Photoelectric sensors represent perhaps the largest variety of problem solving choices in the industrial sensor market. Today ’s photoelectric technology has advanced to the point where it is common to find a sensor that will detect a target less than 1 mm in diameter while other units have a sensing range up to 60 m. These factors make them extremely adaptable in an endless array of applications. Although many configurations are available including laser-based and fiber optic sensors, all photoelectric sensors consist of a few of basic components. Each contains an emitter, which is a light source such as an LED (light emitting diode) or laser diode, a photodiode or phototransistor receiver to detect the light source, as well as the supporting electronics designed to amplify the signal relayed from the receiver.


----------



## Denk (Jan 9, 2010)

To MD Shunk this sounds good if yourself or anybody else can help here would be much appricated


----------



## Hunter1151 (Nov 4, 2010)

Denk said:


> I am trying to find a motion sensor that will dectect movement of metal, but there is a catch. I need it to dectect only if the metal moves.If the metal is stationery in the line of the sensor the sensor remains passive. This will be used in a industrial situation 24volt dc would be nice


Look at eatons iprox they are programmable to fit your application


----------



## etb (Sep 8, 2010)

Maybe you are looking for an eddy current sensor. They are similar to a prox but would have the capability to detect motion, not just presence. Depending on the mfr & your interface they can also do distance, thickness, velocity, ...

MD's description does sound like it would be based on RF so perhaps you could google that as a starting point.
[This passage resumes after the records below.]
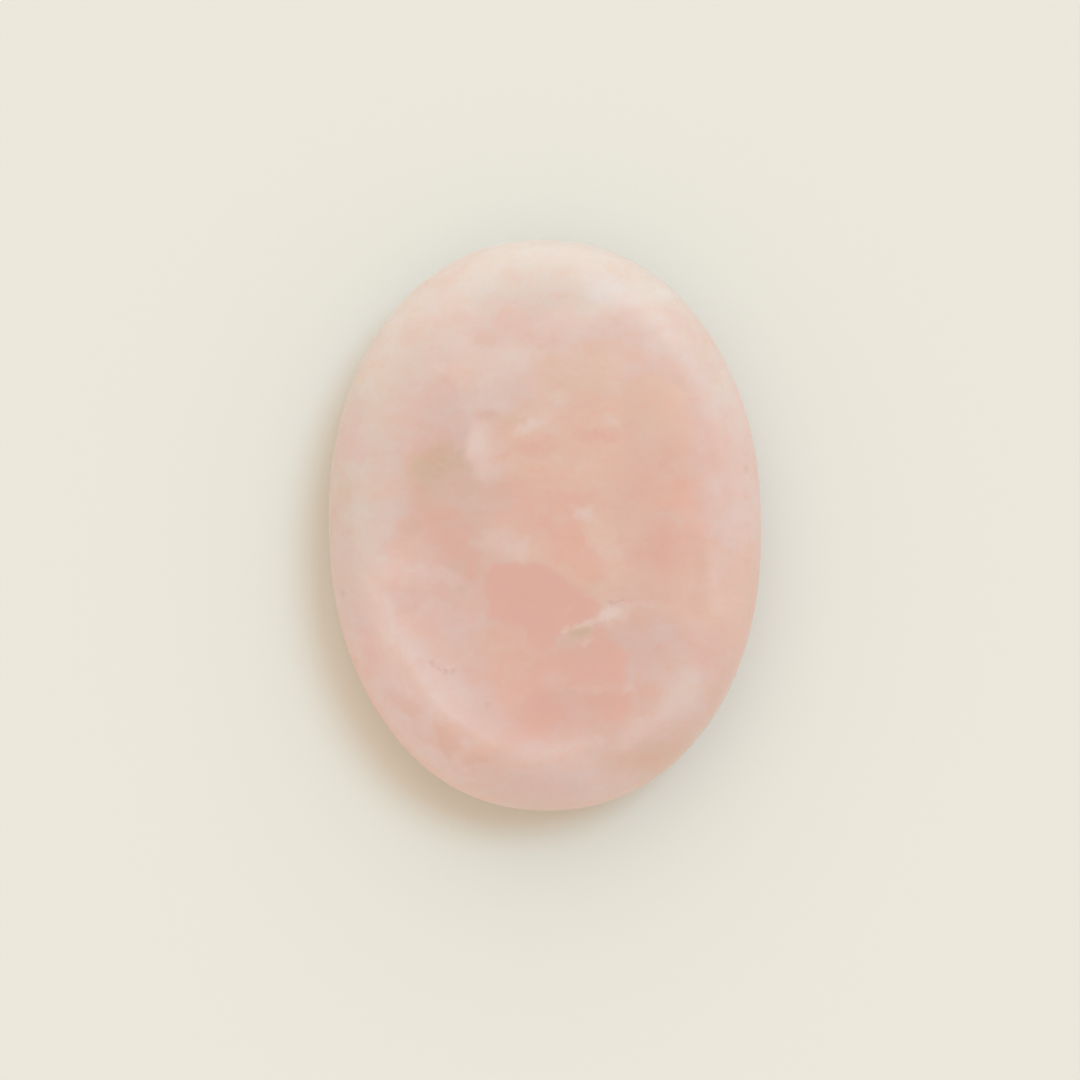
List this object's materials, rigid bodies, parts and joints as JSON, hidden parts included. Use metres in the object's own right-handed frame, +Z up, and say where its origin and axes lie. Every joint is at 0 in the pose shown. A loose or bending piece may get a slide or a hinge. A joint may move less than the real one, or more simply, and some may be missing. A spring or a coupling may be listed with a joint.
{
  "type": "palm stone",
  "caption": "Oval palm stone of pink quartz, satin polished, with a shallow thumb hollow ground into its top and a small flat spot to rest on.",
  "frame": {"origin": "under the middle of the stone, on the surface it lies on", "axes": "+Y along the long way of the oval, +X across it, +Z up out of the thumb hollow"},
  "size_m": [0.0454, 0.06, 0.0134],
  "materials": {
    "rose_quartz": "satin polish, cloudy pink quartz"
  },
  "bodies": {
    "root": {"palm_stone": "rose_quartz"}
  },
  "joints": []
}
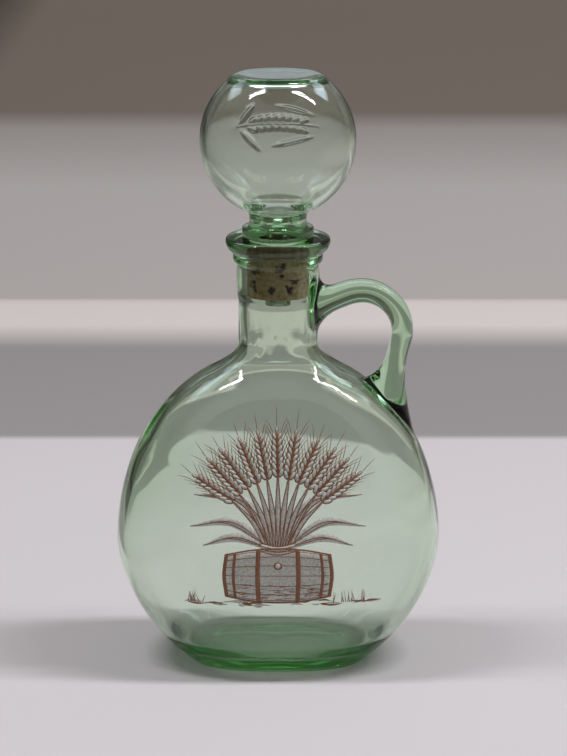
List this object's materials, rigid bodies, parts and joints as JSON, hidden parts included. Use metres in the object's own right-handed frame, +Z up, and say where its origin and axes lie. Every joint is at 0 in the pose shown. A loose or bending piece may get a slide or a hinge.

PS Eddy current sensors work for all conductive things, not just ferromagnetic metals; this may help or hurt depending on your setup.



InControl said:


> More specific questions get more specific answers


----------



## Sawdust454 (Sep 26, 2008)

Check out Banner products,
http://www.bannerengineering.com/en-US/products/8/Sensors/44/Vehicle-Detection

The items on this link will do what you want.


----------